Del “buen” revolucionario al consecuente totalitario: salgamos de allí

del buen revolucionario

El libro más importante del siglo XX venezolano –clave para toda Hispanoamérica¬ es para mí, sin duda alguna, “Del buen salvaje al buen revolucionario”, de Carlos Rangel. Con cultura, lucidez y verbo certero, Rangel desmonta, sin piedad, los mitos que han impedido que Hispanoamérica establezca una relación con la realidad que le permita avanzar hacia una razonable estabilidad política y un progreso menos zigzagueante.

El establishment político-cultural de los setenta, acostumbrado a consensos de fondo, se ocupó de que la irradiación de la obra fuese limitada. Había que detener esa máquina de lucidez: lo que estaba en juego era nada menos que el conjunto de mitos que nos desculpabilizaba de nuestro fracaso relativo y ponía la responsabilidad de nuestras penurias sobre hombros ajenos. Éramos bastante pobres y muy revoltosos, sí, pero ostentábamos la superioridad moral de la víctima y portábamos el germen de una nueva humanidad.  Hispanoamérica, escribe con ironía sangrante Rangel, es, ni más ni menos “hija del buen salvaje, esposa del buen revolucionario, madre predestinada del hombre nuevo”. Había que mantener en pie el magnífico edificio a como diera lugar.

Pero es el nuestro un edificio peligroso: sus fundamentos dan pie firme al totalitarismo. En efecto, creer que hubo un buen salvaje implica pensar que la perfección humana es posible sobre esta Tierra. Y quien “sabe” que el bien absoluto es factible no puede sino imponerlo: es el imperativo moral del buen revolucionario. Tras una lucha sin cuartel con las fuerzas del mal, estos héroes habrán de hacer parir a Hispanoamérica un hombre nuevo, un hombre bueno, como su ancestro precolombino, el buen salvaje. Y, por supuesto, de ello habrá de beneficiarse la Humanidad toda. Y, claro, quien se oponga habrá de ser reeducado, expulsado, encarcelado, eliminado. Es por el bien de todos.

Al pie del altar de nuestros mitos ofrendamos un sacrificio gigantesco: la libertad. El sacrificio toma como camino predilecto el “atajo revolucionario”, que desprecia el derecho, la institucionalidad, la separación de poderes, la racionalidad económica, el largo plazo y, sobre todo, los sueños de cada individuo. Estas “tomas del Cielo por asalto” terminan invariablemente en envilecimiento, pobreza y represión que, para el buen revolucionario, son el precio a pagar por la transición hacia el Paraíso… que nunca termina de aparecer.

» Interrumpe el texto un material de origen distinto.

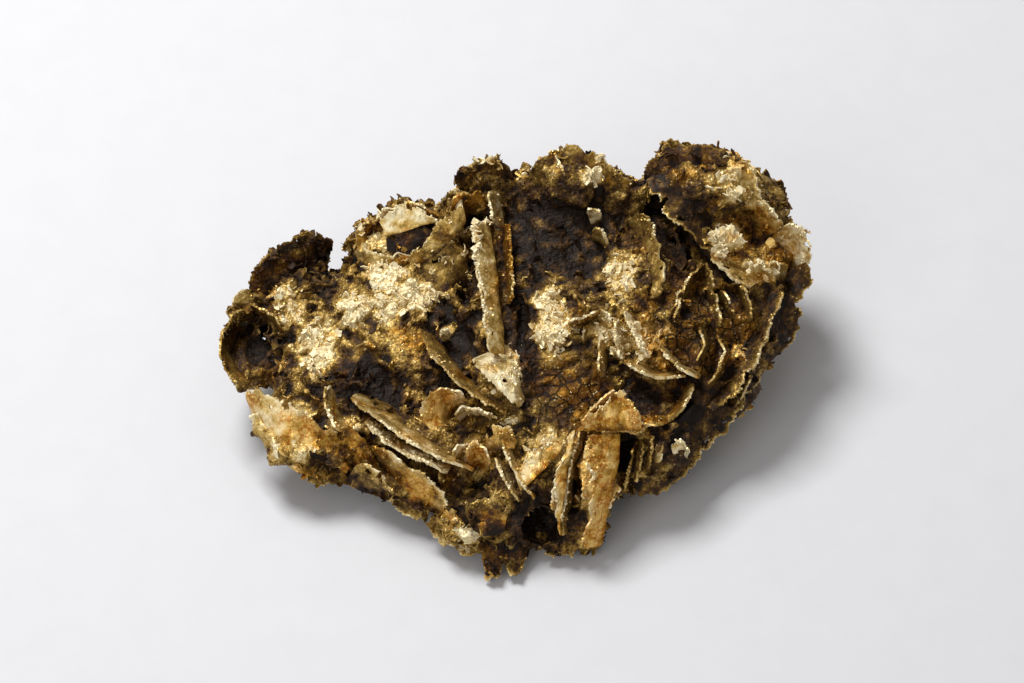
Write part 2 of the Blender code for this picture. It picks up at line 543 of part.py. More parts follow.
def spot(place):
    """The point of the frame for (across, down, height in millimetres)."""
    across, down, height = place
    z = height * MM
    up_in_view = (MIDDLE_DOWN - down) * STEP
    y = (up_in_view - z * math.cos(VIEW_ELEVATION)) / math.sin(VIEW_ELEVATION)
    return Vector(((across - MIDDLE_ACROSS) * STEP, y, z))


def new_collection(name, hidden=False):
    collection = bpy.data.collections.new(name)
    bpy.context.scene.collection.children.link(collection)
    collection.hide_render = hidden
    return collection


def new_object(bm, name, collection):
    """Turns the bmesh into an object. An object of a hidden collection is a helper, and shows as wires."""
    mesh = bpy.data.meshes.new(name)
    bm.to_mesh(mesh)
    bm.free()
    obj = bpy.data.objects.new(name, mesh)
    collection.objects.link(obj)
    if collection.hide_render:
        obj.hide_render = True
        obj.display_type = "WIRE"
    return obj


def settle(obj):
    """Applies the object's modifiers to its mesh."""
    bpy.context.view_layer.update()
    evaluated = obj.evaluated_get(bpy.context.evaluated_depsgraph_get())
    mesh = bpy.data.meshes.new_from_object(evaluated)
    obj.modifiers.clear()
    obj.data = mesh


def fuse(obj, voxel):
    """Runs everything in the object together as one closed skin."""
    remesh = obj.modifiers.new("Run together", "REMESH")
    remesh.mode = "VOXEL"
    remesh.voxel_size = voxel
    settle(obj)


def fewer_facets(obj, count):
    triangles = sum(len(polygon.vertices) - 2 for polygon in obj.data.polygons)
    decimate = obj.modifiers.new("Facets", "DECIMATE")
    decimate.ratio = count / triangles
    settle(obj)


def gather(obj, collection):
    """Adds the meshes of the collection's objects to the object's."""
    bm = bmesh.new()
    bm.from_mesh(obj.data)
    for other in collection.objects:
        bm.from_mesh(other.data)
    bm.to_mesh(obj.data)
    bm.free()


def cut(obj, collection):
    """Cuts the collection's solids out of the object."""
    boolean = obj.modifiers.new("Cut", "BOOLEAN")
    boolean.operation = "DIFFERENCE"
    boolean.operand_type = "COLLECTION"
    boolean.collection = collection
    boolean.solver = "EXACT"
    settle(obj)


def keep_largest_shell(obj):
    """Drops every shell but the largest: chips that touch nothing, and pockets closed in by leaves."""
    bm = bmesh.new()
    bm.from_mesh(obj.data)
    waiting = set(bm.faces)
    shells = []
    while waiting:
        shell = set()
        edge_of_shell = [waiting.pop()]
        while edge_of_shell:
            face = edge_of_shell.pop()
            shell.add(face)
            for edge in face.edges:
                beyond = [other for other in edge.link_faces if other in waiting]
                waiting.difference_update(beyond)
                edge_of_shell.extend(beyond)
        shells.append(shell)
    shells.sort(key=len)
    doomed = [face for shell in shells[:-1] for face in shell]
    bmesh.ops.delete(bm, geom=doomed, context="FACES")
    bmesh.ops.triangulate(bm, faces=bm.faces)
    bm.to_mesh(obj.data)
    bm.free()


def turned(turns):
    return Euler([math.radians(turn) for turn in turns]).to_matrix()


def add_ellipsoid(bm, place, half_sizes, turns=(0, 0, 0), subdivisions=4):
    points = bmesh.ops.create_icosphere(bm, subdivisions=subdivisions, radius=1)["verts"]
    bmesh.ops.scale(bm, vec=[size * MM for size in half_sizes], verts=points)
    bmesh.ops.rotate(bm, cent=(0, 0, 0), matrix=turned(turns), verts=points)
    bmesh.ops.translate(bm, vec=spot(place), verts=points)


def crumple(point):
    """How far the mass's surface stands out at a point: broad swellings, and lumps with sharp grooves between."""
    broad = noise.noise(point / SWELL[0]) * SWELL[1]
    near, next_near = noise.voronoi(point / CRUMPLE[0])[0][:2]
    return broad + (next_near - near - 0.35) * CRUMPLE[1] * 2


def make_mass(collection):
    """The crumpled mass that the leaves stand on: the lumps run together, with folds, as flat facets."""
    bm = bmesh.new()
    for place, half_sizes, turns in LUMPS.values():
        add_ellipsoid(bm, place, half_sizes, turns)
    mass = new_object(bm, "gold_nugget", collection)
    fuse(mass, MASS_VOXEL)
    smooth = mass.modifiers.new("Soften", "SMOOTH")
    smooth.iterations = 6
    settle(mass)
    normals = [vertex.normal.copy() for vertex in mass.data.vertices]
    for vertex, normal in zip(mass.data.vertices, normals):
        vertex.co += normal * crumple(vertex.co)
    fuse(mass, MASS_VOXEL)
    return mass


def make_hollows(collection):
    for name, (place, half_sizes, turns) in HOLLOWS.items():
        bm = bmesh.new()
        add_ellipsoid(bm, place, half_sizes, turns, subdivisions=2)
        new_object(bm, name, collection)


def shown(mass, place):
    """The point of the mass that shows at the place's (across, down), or None where the view passes it."""
    hit, at, _, _ = mass.ray_cast(spot((*place[:2], SIGHT)), -TO_VIEW)
    return at if hit else None


def edge_point(mass, place):
    """Where a leaf's free edge is: at the given height, and always clear of the mass that shows there."""
    at = shown(mass, place)
    return spot(place) if at is None else spot((*place[:2], max(place[2], at.z / MM + EDGE_STANDS)))


def root_point(mass, place):
    """Where a leaf meets the mass: just under its skin, or at the given height where there is none."""
    at = shown(mass, place)
    return spot(place) if at is None else at - TO_VIEW * ROOT_SINKS


def along(points, share):
    """The point at a share of the way along a line through the points."""
    at = min(share * (len(points) - 1), len(points) - 1.000001)
    index = int(at)
    return points[index].lerp(points[index + 1], at - index)


def length_of(points):
    return sum((b - a).length for a, b in zip(points, points[1:]))


def make_leaf(name, edge, root, reach, seed, collection):
    """A thin leaf from its free edge toward its root. With a reach over 1 it goes on past it, into the mass."""
    around = Vector((seed * 7.3, seed * 3.1, seed * 1.7))
    depth = ((edge[0] - root[0]).length + (edge[-1] - root[-1]).length) / 2
    columns = max(2, round(max(length_of(edge), length_of(root)) / LEAF_CELL))
    rows = max(2, round(depth * reach / LEAF_CELL))
    bm = bmesh.new()
    grid = bmesh.ops.create_grid(bm, x_segments=columns, y_segments=rows, size=0.5)["verts"]
    for vertex in grid:
        share = vertex.co.x + 0.5
        inward = (0.5 - vertex.co.y) * reach
        outer = along(edge, share)
        inner = along(root, share)
        step_in = inner - outer
        point = outer + step_in * inward
        free = max(0, 1 - inward)
        ragged = noise.noise(point / (1.9 * MM) + around) * LEAF_RAGGED * free
        sideways = step_in.cross(along(edge, min(share + 0.1, 1)) - along(edge, share - 0.1 * (share > 0.9)))
        wave = noise.noise(point / (3.1 * MM) - around) * LEAF_WAVE
        vertex.co = point - step_in.normalized() * ragged + sideways.normalized() * wave
    leaf = new_object(bm, name, collection)
    solidify = leaf.modifiers.new("Thickness", "SOLIDIFY")
    solidify.thickness = LEAF_THICKNESS
    solidify.offset = 0
    settle(leaf)
    return leaf


def far_leaf(bearing, reaches, heights, width):
    """The free edge and the root of a leaf on the far side, which bulges outward in its middle."""
    lines = []
    for reach, height in zip(reversed(reaches), reversed(heights)):
        line = []
        for side, bulge in ((-0.5, -1.4), (-0.2, 0), (0.2, 0.2), (0.5, -1.0)):
            angle = math.radians(bearing) + side * width / reach
            distance = (reach + bulge) * MM
            line.append(Vector((distance * math.cos(angle), distance * math.sin(angle), height * MM)))
        lines.append(line)
    return lines


def make_leaves(mass, collection):
    for seed, (name, (edge, root)) in enumerate(LEAVES.items()):
        free_edge = [edge_point(mass, place) for place in edge]
        folded = name in FOLDED_FACES
        foot = [spot(place) if folded else root_point(mass, place) for place in root]
        make_leaf(name, free_edge, foot, 1 if folded else ROOT_REACH, seed, collection)
    for seed, (name, numbers) in enumerate(FAR_LEAVES.items(), len(LEAVES)):
        make_leaf(name, *far_leaf(*numbers), ROOT_REACH, seed, collection)


def make_shards(mass, collection):
    """Small leaves that stand out of the mass at odd angles, wherever a ray from outside meets it."""
    chance = Random(11)
    bm = bmesh.new()
    for _ in range(SHARDS):
        outward = Vector([chance.gauss(0, 1) for _ in range(3)]).normalized()
        outward.z = abs(outward.z) * 0.8 - 0.1
        aim = Vector((chance.uniform(-0.45, 0.45), chance.uniform(-0.25, 0.25), 0.15)) * LENGTH
        hit, at, normal, _ = mass.ray_cast(aim + outward * LENGTH, -outward)
        turn = chance.uniform(0, 360)
        size = SHARD * chance.uniform(0.7, 1.3)
        if not hit or at.z < 2 * MM:
            continue
        lean = chance.uniform(-30, 30)
        facing = normal.dot(TO_VIEW)
        if facing < -0.4:
            size *= FAR_SHARD
            lean = 55 + lean / 3
        elif facing < 0.25:
            size *= 0.6
        corners = bmesh.ops.create_cube(bm, size=1)["verts"]
        bmesh.ops.scale(bm, vec=(1.5 * size, LEAF_THICKNESS, size), verts=corners)
        bmesh.ops.rotate(bm, cent=(0, 0, 0), matrix=turned((lean, 0, turn)), verts=corners)
        bmesh.ops.rotate(bm, cent=(0, 0, 0), matrix=normal.to_track_quat("Z", "Y").to_matrix(), verts=corners)
        bmesh.ops.translate(bm, vec=at, verts=corners)
    new_object(bm, "shards", collection)


def make_crystals(mass, collection):
    """Blocky octahedra that stand on the mass in patches."""
    chance = Random(5)
    for name, (place, half_sizes, count) in CRUSTS.items():
        bm = bmesh.new()
        for _ in range(count):
            angle = chance.uniform(0, math.tau)
            reach = math.sqrt(chance.random())
            across = place[0] + half_sizes[0] * reach * math.cos(angle)
            down = place[1] + half_sizes[1] * reach * math.sin(angle)
            at = shown(mass, (across, down))
            size = CRYSTAL * chance.uniform(0.75, 1.3)
            turns = [chance.uniform(0, 90) for _ in range(3)]
            if at is None:
                continue
            points = bmesh.ops.create_uvsphere(bm, u_segments=4, v_segments=2, radius=size)["verts"]
            bmesh.ops.rotate(bm, cent=(0, 0, 0), matrix=turned(turns), verts=points)
            bmesh.ops.translate(bm, vec=at, verts=points)
        new_object(bm, name, collection)


def make_table_cutter(collection):
    """A block whose top is the table, for cutting the flat patches that the nugget rests on."""
    bm = bmesh.new()
    points = bmesh.ops.create_cube(bm, size=2 * LENGTH)["verts"]
    bmesh.ops.translate(bm, vec=(0, 0, -LENGTH), verts=points)
    new_object(bm, "table", collection)


def make_metal():
    metal = bpy.data.materials.new("leaf_gold")
    metal.use_nodes = True
    shader = metal.node_tree.nodes["Principled BSDF"]
    shader.inputs["Base Color"].default_value = FINISH["color"]
    shader.inputs["Metallic"].default_value = FINISH["metallic"]
    shader.inputs["Roughness"].default_value = FINISH["roughness"]
    return metal


def main():
    for obj in list(bpy.data.objects):
        bpy.data.objects.remove(obj)
    nugget_collection = new_collection("leaf_gold_nugget")
    cutters = new_collection("cutters", hidden=True)
    grown = new_collection("grown_on", hidden=True)
    nugget = make_mass(nugget_collection)
    make_hollows(cutters)
    cut(nugget, cutters)
    make_shards(nugget, grown)
    make_crystals(nugget, grown)
    make_leaves(nugget, grown)
    gather(nugget, grown)
    fuse(nugget, FINE_VOXEL)
    keep_largest_shell(nugget)
    fewer_facets(nugget, ALL_FACES)
    table = new_collection("table", hidden=True)
    make_table_cutter(table)
    cut(nugget, table)
    nugget.data.materials.clear()
    nugget.data.materials.append(make_metal())


main()
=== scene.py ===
"""The looks of a crystalline leaf-gold nugget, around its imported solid.

Units are metres and +Z is up. A form is placed by where it shows from in front and above, as (across, down)
in steps of that view and a height in millimetres above the table, which spot() turns into a point.
"""

import math
from random import Random

import bmesh
import bpy
import numpy as np
from mathutils import Euler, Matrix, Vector, noise


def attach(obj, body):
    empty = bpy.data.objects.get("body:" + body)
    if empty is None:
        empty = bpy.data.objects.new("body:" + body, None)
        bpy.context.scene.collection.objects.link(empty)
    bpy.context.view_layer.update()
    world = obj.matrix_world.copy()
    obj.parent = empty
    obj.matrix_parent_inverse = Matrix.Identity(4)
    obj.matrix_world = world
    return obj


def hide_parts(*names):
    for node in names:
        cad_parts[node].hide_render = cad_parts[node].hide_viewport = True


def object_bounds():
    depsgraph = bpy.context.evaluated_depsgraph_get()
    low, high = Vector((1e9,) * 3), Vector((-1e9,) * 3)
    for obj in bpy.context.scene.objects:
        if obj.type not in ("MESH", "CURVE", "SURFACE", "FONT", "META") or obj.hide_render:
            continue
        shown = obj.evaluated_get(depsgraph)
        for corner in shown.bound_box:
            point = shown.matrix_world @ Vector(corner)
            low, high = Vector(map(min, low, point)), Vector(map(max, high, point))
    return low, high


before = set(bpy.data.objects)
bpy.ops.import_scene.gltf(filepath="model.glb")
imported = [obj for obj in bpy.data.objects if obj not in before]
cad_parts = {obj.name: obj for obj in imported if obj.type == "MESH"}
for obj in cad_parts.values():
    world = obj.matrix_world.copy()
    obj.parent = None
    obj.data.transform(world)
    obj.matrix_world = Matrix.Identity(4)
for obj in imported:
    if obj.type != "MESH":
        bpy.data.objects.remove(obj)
CAD_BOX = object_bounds()

MM = 0.001

# The same sizes as in the solid's source
LENGTH = 60 * MM
VIEW_ELEVATION = math.radians(50)
STEPS_ALONG_LENGTH = 597
STEP = LENGTH / STEPS_ALONG_LENGTH
MIDDLE_ACROSS = 517
MIDDLE_DOWN = 415
TO_VIEW = Vector((0, -math.cos(VIEW_ELEVATION), math.sin(VIEW_ELEVATION)))
SIGHT = 60  # the height in millimetres from which the view looks down on a form
LEAF_RAGGED = 0.55 * MM  # how far a leaf's free edge wanders in and out
LEAF_WAVE = 0.25 * MM  # how far its face waves to either side
ROOT_REACH = 1.35  # how far a leaf goes on past its root into the mass, as a share of its depth
ROOT_SINKS = 0.5 * MM
EDGE_STANDS = 0.7  # the least height in millimetres of a free edge above the mass
MASS_VOXEL = 0.5 * MM
SWELL = (5.5 * MM, 1.0 * MM)  # spacing and height of the mass's swellings
CRUMPLE = (2.4 * MM, 0.75 * MM)  # and of its sharp-grooved lumps
SHARDS = 210
SHARD = 1.2 * MM
FAR_SHARD = 2.4  # how much larger the shards are that face away from the view
SHARD_THICKNESS = 0.5 * MM

# Sizes of the fine detail
BODY_VOXEL = 0.29 * MM
LEAF_CELL = 0.22 * MM
LEAF_THICKNESS = 0.2 * MM
FLAKE_THICKNESS = 0.14  # as a share of a flake's size
TEETH = ((1.2 * MM, 0.42 * MM), (0.42 * MM, 0.22 * MM))  # spacing and depth of the teeth along a free edge
LEAF_GRAIN = ((1.6 * MM, 0.10 * MM), (0.6 * MM, 0.03 * MM))  # spacing and height of the relief on a leaf
BODY_GRAIN = ((1.5 * MM, 0.30 * MM), (0.7 * MM, 0.16 * MM))  # and of the relief on the body
HOLE = (0.9 * MM, 0.46)  # spacing of the holes near a leaf's edge, and the noise above which one opens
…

Hispanoamérica es una promesa permanente, un mañana luminoso que nunca amanece. ¿Culpa del imperialismo, de las oligarquías, del capitalismo? Respondemos que sí y al hacerlo quedamos atrapados en la impotencia: el que tiene que cambiar es el otro. Mientras tanto nos resignamos o vociferamos o vamos en pos de quimeras. Y nunca amanece: el desatino nunca lleva a la ansiada bahía de paz y bienestar.

En el siglo XXI la presa más cabal de estos mitos en Hispanoamérica ha sido Venezuela. Invocando resistencias de nobles indígenas, denunciando a españoles, gringos y corruptos, exaltando a militares esclarecidos y generosos, irrumpió, cabalgando, jinete vengador de todas las injusticias, un caudillo, un buen revolucionario cuyo dedo apuntaba –lo cito– al Paraíso en la Tierra: el socialismo. Mientras llegamos a ese horizonte… represión, miseria, envilecimiento como antes jamás. Nunca amanece.

Basta. Ha de amanecer. Hay que prender la máquina caza-mitos, mirarnos lúcidamente al espejo, ver cómo hacen los que han construido libertad y prosperidad, adaptarlo a nuestro caso. Sin complejos. Sin autoengaños. Y avanzar con pie firme. Ha llegado la hora de Carlos Rangel.